In the blink of an eye.
That’s what’s so astonishing.
How everything about our existence can change in a matter of days.
Now intellectually we all know that. We all know that life can change in an instant.
But emotionally I’m not sure how many of us could have truly grasped how a virus could upend our lives—upend our entire world.  Until now.
A month ago, corona was a beer and we didn’t really know terms like social distancing and Covid-19. We sure do now.
There is a twilight zone aspect to this pandemic.
I’m writing this sitting in my backyard on a beautiful night and it feels like I’m living in paradise.
But somewhere out there is this virus that can kill and it’s a sobering thought. There is a Russian Roulette aspect to this pandemic that makes it extra scary.

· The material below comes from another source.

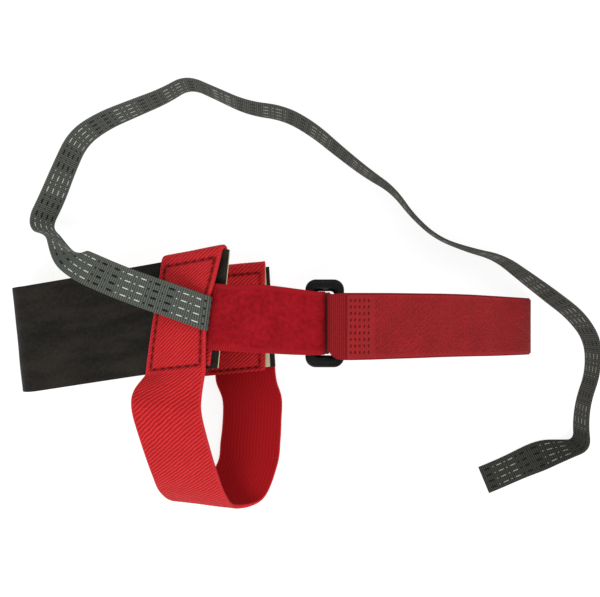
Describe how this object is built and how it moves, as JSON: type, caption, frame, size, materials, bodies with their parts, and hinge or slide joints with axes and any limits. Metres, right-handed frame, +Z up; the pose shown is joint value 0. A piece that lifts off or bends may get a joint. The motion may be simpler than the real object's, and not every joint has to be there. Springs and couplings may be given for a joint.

Some may have it and never know. Some will feel fine and crash. If they do, they will die alone.
I think of my older friends, my father and my friends parents and worry about their well-being.
But I also know that younger people are susceptible as well and that no one is truly safe.

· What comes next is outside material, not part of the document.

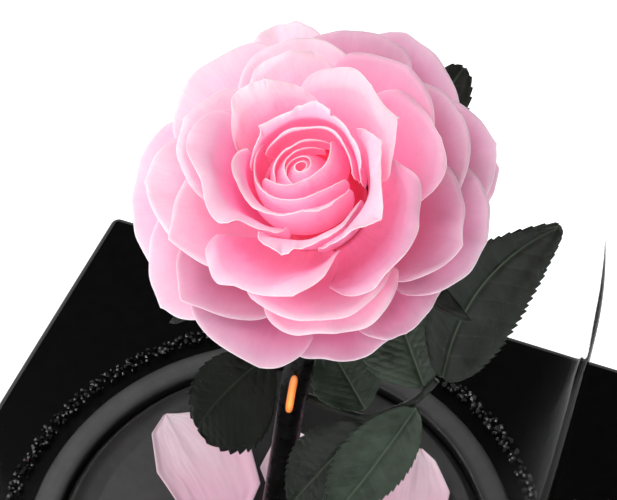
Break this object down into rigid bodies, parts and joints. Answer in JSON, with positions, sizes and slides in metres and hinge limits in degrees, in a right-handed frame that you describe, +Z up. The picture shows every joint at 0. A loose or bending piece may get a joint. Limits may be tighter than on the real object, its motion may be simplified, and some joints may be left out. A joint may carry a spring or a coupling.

I marvel at the bravery of our medical community, first responders and all those who work in essential jobs. They are at risk but they persist.

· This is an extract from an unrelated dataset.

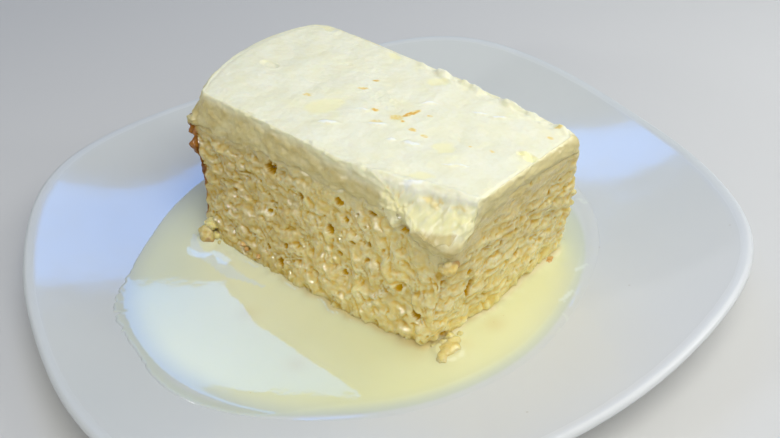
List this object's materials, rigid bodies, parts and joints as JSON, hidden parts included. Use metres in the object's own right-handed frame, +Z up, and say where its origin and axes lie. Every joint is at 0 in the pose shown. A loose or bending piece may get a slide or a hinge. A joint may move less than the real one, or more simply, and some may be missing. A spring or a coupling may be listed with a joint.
{
  "type": "tres leches cake slice on a plate",
  "caption": "Rectangular slice of milk-soaked sponge cake with a whipped cream top, standing in its sweet milk on a rounded square white plate.",
  "frame": {"origin": "centre of the plate's foot ring, on the plane that the plate stands on", "axes": "+Z up; +X and +Y along the sides of the rounded square plate; the slice's length is turned 20 degrees from +X towards +Y"},
  "size_m": [0.2114, 0.2114, 0.0549],
  "materials": {
    "plate": "glossy",
    "milk": "wet, thin and slightly see-through",
    "sponge": "wet open crumb",
    "cream": "soft satin",
    "crumb": "wet"
  },
  "bodies": {
    "root": {"plate": "plate", "milk": "milk", "sponge": "sponge", "cream": "cream", "front_crumb": "crumb", "side_crumb": "crumb"}
  },
  "joints": []
}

All around me are examples of quiet heroism.
People trying to support their favorite local businesses, CEOs and business owners trying to take care of their employees and teachers who are going above and beyond.
A friend of mine told me about what’s happening at Trinity Lutheran School up the street from where I live. Teachers giving up Spring Break so they can keep teaching the children that they are so devoted too.
It fills your heart.
Papas Tapas, one of my favorite restaurants, is feeding first responders and hospital workers at a time when their sales have to be hurting.
I see small business owners reaching out to the Small Business Administration for loans to keep their people employed.
In my dark moments, I feel like a prisoner unable to go anywhere or do anything. It’s no fun to see the stock market plummet and your life savings dwindle. It’s no fun to see business endeavors die and it’s frustrating because we can’t see the bottom yet and don’t really know when or how this will end.
But..in my more hopeful moments, I see all the good in the community and in the wider world. And I wonder, if perhaps, we will come out the other side of this better people.
We will ever take lunch with a friend for granted again?
We will ever decide to skip that party or that trip because we’re tired or there’s always next year?
I will be grateful when this ends. And I’m praying it is not as bad as the best case scenarios are predicting. But when it ends I’m hopeful that this experience leaves us appreciative of all things large and small.
The ability to see your friends.
The chance to have lunch with your dad.
The opportunity to go to a wedding or a birthday party or to visit your favorite watering hole.
We may be a long way from those days. I sure hope not. But it may be a ways off. But that day will come.
Until then, be careful, be safe and use this time to see what you can do to support the simple things we love about our community.